I've been watching african movies on dvd since my cable company's feed was hyjacked by the latest monopoly - cream and bastards. I'm hooked on them like a baby on a well endowed milk machine - a monkey on a swing. There is no hesitation in these films for men to head butt women, jealous sisters marrying there dead sister's husbands, women fighting over men in supermarkets - its not the typical regurgitant I am accustomed to seeing on american cable or on profile for the last twenty one years. Cinderella gets her fair share of bad treatment.

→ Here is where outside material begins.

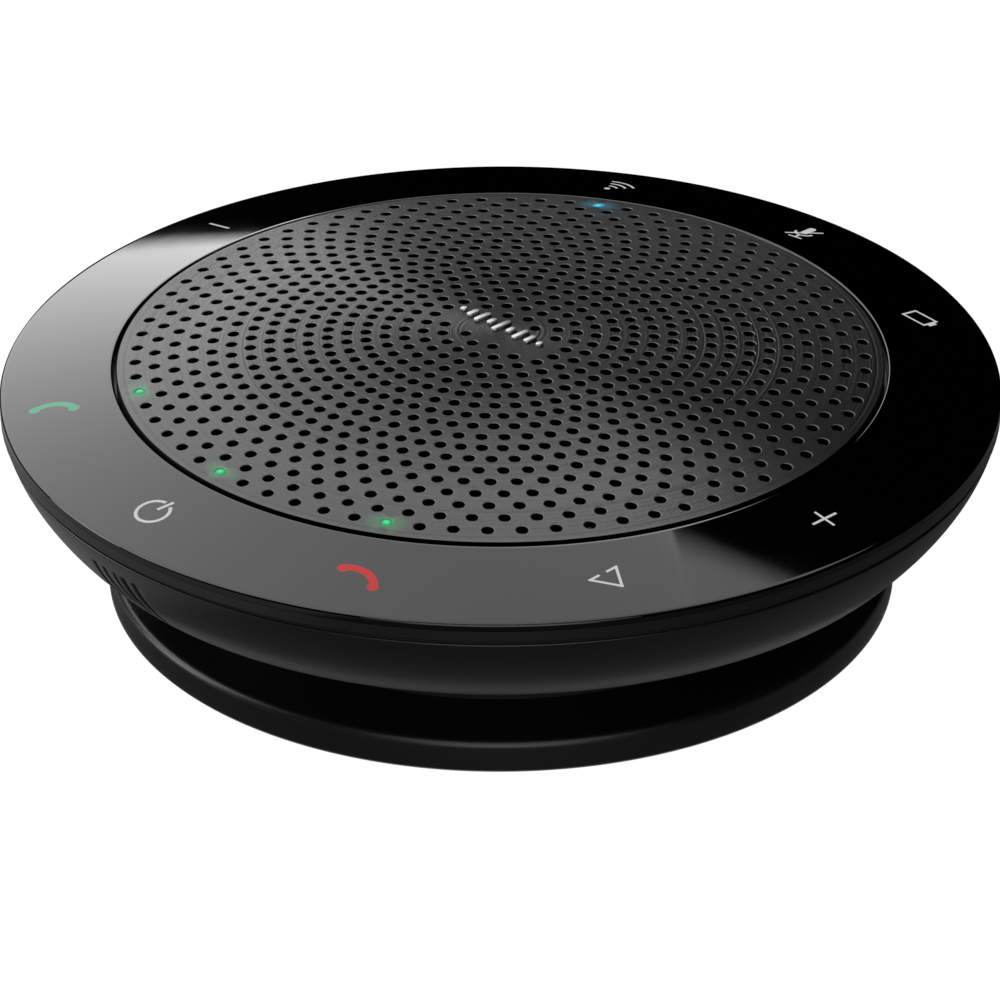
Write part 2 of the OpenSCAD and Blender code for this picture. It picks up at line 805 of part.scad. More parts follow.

African films live on a whole different set of rules; women typically stay at home, have babies and then get murdered or betrayed in some unusually conniving way. Only to return as ghosts to set things right. There are also a lot less curse word and they place a lot of emphasis on morals and ethics. Cursing is replaced with long sensitions of crying, well bawling would be a better word to describe the river of H2O that percipitates when anyone dies or gets slapped - did I mention how they like to slap alot? One girl got headbutted once, shot, burned with acided, given a letal injection and slapped at least once by every character in the movie, all because she was in love with the dude that president's daughter wanted. It was very painful to watch - I loved it - pure drama.
The films I've been watching seem to be from Ghana. Which may explain why the director keeps using the same actors over and over again - not that I'm complaining cause there apparently is no shortage of leading ladies with healthy backend support, thickness, camera crews, etc. Hair extentions are abundant but not quite as annoying as the fact that EVERY MOVIE IS A TWO PART SERIES. It is as if they can never finish slapping anybody in a hour and a half. Nothing is worst than watching part 1 and having the possiblity of NEVER SEEING THE CONCLUSION! I am enjoying still, if not only to see who will get murdered or slapped next, how and when the father will catch the son sleeping with his mistress who happens to be his wife's sister. The plot is never the same, which is good.